◆ Task brief: Provide again, from the entries below, every line from the one containing "Write the FreeCAD" through the one containing "Vector = FreeCAD.Vector", exactly as written, and no other line.
+++
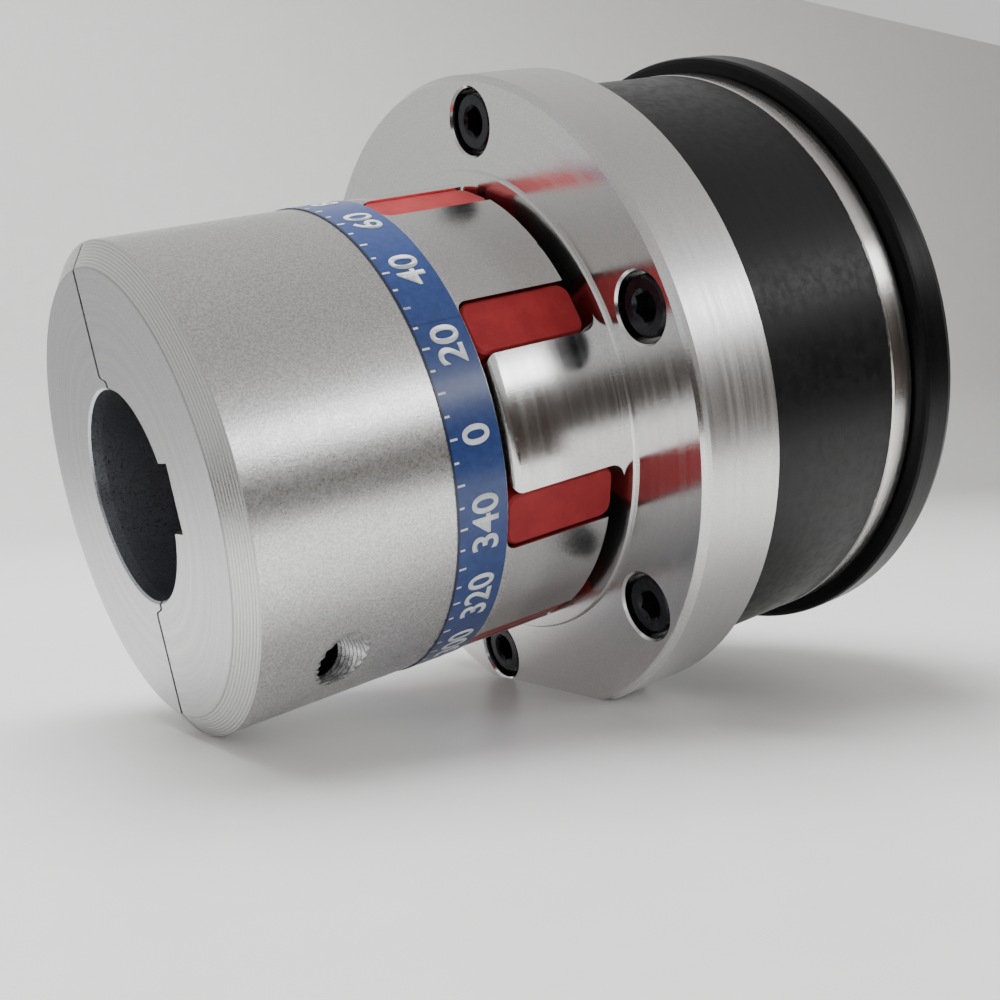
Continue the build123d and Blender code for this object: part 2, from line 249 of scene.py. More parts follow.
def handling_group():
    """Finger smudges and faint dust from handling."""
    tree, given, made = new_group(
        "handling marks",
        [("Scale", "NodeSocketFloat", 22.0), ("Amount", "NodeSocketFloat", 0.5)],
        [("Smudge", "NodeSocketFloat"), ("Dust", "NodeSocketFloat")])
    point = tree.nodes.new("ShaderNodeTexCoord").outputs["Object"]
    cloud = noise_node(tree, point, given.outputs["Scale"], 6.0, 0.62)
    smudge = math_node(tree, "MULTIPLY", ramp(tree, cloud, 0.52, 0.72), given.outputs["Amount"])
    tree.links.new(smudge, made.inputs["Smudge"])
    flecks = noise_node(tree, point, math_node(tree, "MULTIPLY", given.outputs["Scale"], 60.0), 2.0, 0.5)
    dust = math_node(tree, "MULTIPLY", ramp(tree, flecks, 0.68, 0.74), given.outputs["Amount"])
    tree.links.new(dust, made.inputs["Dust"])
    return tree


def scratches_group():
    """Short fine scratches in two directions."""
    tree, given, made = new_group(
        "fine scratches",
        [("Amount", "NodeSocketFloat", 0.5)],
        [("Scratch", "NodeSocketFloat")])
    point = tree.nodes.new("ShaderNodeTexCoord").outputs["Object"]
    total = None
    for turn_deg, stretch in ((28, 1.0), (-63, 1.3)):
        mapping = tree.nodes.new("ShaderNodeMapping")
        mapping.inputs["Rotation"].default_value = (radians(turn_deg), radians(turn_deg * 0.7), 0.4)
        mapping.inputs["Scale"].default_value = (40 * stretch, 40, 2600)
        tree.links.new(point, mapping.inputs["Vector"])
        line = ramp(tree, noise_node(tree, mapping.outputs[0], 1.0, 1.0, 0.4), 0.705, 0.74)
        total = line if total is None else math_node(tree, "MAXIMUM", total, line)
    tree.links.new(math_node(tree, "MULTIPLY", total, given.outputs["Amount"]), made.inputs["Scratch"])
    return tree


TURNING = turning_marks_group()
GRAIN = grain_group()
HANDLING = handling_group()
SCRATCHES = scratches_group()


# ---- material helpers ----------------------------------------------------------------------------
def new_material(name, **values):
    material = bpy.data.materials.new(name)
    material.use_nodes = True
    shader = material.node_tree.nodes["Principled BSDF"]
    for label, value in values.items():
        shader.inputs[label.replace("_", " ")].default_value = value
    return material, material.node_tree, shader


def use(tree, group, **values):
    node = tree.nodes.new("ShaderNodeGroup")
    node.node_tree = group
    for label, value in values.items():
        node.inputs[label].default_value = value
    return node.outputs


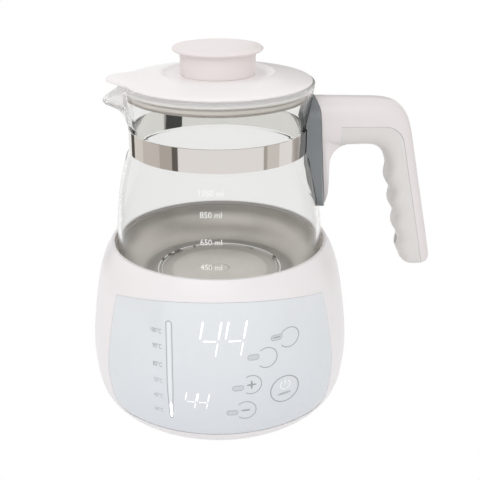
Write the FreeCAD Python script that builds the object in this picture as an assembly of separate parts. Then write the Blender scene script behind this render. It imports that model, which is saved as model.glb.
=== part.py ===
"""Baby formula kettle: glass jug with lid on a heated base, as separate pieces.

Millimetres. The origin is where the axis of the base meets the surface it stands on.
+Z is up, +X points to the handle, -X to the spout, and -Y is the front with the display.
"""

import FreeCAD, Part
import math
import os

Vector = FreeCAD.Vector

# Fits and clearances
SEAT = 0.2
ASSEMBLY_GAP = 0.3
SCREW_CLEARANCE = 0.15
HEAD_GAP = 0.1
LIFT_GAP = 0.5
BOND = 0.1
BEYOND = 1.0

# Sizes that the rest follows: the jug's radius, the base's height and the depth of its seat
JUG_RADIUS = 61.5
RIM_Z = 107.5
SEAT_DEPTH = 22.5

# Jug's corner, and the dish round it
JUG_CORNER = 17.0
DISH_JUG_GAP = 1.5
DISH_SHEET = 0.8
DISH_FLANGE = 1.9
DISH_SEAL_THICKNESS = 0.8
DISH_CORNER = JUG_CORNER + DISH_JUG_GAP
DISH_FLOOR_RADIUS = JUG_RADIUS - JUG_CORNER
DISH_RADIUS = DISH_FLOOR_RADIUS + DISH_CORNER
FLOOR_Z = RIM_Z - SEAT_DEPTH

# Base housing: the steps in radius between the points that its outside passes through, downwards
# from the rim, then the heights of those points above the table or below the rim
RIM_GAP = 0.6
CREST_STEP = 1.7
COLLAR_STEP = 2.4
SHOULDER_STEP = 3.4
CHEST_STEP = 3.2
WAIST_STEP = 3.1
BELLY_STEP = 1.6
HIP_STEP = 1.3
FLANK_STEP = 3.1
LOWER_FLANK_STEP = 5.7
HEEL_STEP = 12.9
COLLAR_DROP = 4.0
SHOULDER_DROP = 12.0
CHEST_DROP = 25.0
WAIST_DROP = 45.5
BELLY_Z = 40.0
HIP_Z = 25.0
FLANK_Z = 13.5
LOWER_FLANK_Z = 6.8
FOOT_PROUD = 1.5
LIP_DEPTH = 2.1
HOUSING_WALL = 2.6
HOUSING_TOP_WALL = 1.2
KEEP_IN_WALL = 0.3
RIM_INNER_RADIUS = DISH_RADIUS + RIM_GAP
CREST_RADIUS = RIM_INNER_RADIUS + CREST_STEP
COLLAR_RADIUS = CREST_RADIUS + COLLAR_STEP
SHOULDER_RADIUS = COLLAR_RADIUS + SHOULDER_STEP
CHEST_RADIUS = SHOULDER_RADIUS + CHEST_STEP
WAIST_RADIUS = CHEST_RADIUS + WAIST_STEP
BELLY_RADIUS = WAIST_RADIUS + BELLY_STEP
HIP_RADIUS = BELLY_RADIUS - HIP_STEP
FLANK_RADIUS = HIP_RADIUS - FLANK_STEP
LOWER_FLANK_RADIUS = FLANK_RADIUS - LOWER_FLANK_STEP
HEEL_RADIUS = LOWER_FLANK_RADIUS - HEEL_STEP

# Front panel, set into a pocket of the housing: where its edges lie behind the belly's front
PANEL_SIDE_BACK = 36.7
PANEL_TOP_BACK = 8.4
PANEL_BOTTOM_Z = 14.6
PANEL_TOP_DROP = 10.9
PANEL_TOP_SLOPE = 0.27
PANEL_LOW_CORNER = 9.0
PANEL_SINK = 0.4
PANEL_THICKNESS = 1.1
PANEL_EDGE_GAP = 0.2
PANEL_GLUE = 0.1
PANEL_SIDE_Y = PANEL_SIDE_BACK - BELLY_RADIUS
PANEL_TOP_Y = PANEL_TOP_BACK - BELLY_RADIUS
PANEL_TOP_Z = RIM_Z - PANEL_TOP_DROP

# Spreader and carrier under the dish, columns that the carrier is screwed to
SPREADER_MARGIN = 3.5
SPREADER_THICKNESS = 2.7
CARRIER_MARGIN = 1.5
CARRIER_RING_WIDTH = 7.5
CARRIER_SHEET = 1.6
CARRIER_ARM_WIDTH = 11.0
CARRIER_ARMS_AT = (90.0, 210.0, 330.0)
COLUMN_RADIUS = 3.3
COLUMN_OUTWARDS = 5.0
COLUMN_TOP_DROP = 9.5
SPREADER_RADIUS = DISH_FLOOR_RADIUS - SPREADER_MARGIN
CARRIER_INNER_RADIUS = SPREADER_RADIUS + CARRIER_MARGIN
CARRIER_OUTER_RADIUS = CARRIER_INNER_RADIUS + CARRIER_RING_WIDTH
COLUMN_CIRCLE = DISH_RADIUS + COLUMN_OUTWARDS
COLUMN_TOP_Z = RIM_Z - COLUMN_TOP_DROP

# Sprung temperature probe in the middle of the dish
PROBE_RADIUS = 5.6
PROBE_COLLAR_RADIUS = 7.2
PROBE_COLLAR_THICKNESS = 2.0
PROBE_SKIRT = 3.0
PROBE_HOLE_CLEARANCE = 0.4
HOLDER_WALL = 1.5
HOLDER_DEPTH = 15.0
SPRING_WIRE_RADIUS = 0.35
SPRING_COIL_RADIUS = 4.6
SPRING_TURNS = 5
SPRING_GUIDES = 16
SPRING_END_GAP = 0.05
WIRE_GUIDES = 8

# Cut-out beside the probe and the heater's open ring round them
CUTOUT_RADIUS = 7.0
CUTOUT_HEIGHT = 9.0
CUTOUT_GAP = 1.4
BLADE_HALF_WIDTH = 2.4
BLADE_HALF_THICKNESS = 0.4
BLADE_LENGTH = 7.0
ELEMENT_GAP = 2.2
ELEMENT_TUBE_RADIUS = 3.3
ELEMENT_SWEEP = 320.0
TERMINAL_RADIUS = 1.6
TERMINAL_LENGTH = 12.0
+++
◆ Solution to this problem:
Write the FreeCAD Python script that builds the object in this picture as an assembly of separate parts. Then write the Blender scene script behind this render. It imports that model, which is saved as model.glb.
=== part.py ===
"""Baby formula kettle: glass jug with lid on a heated base, as separate pieces.

Millimetres. The origin is where the axis of the base meets the surface it stands on.
+Z is up, +X points to the handle, -X to the spout, and -Y is the front with the display.
"""

import FreeCAD, Part
import math
import os

Vector = FreeCAD.Vector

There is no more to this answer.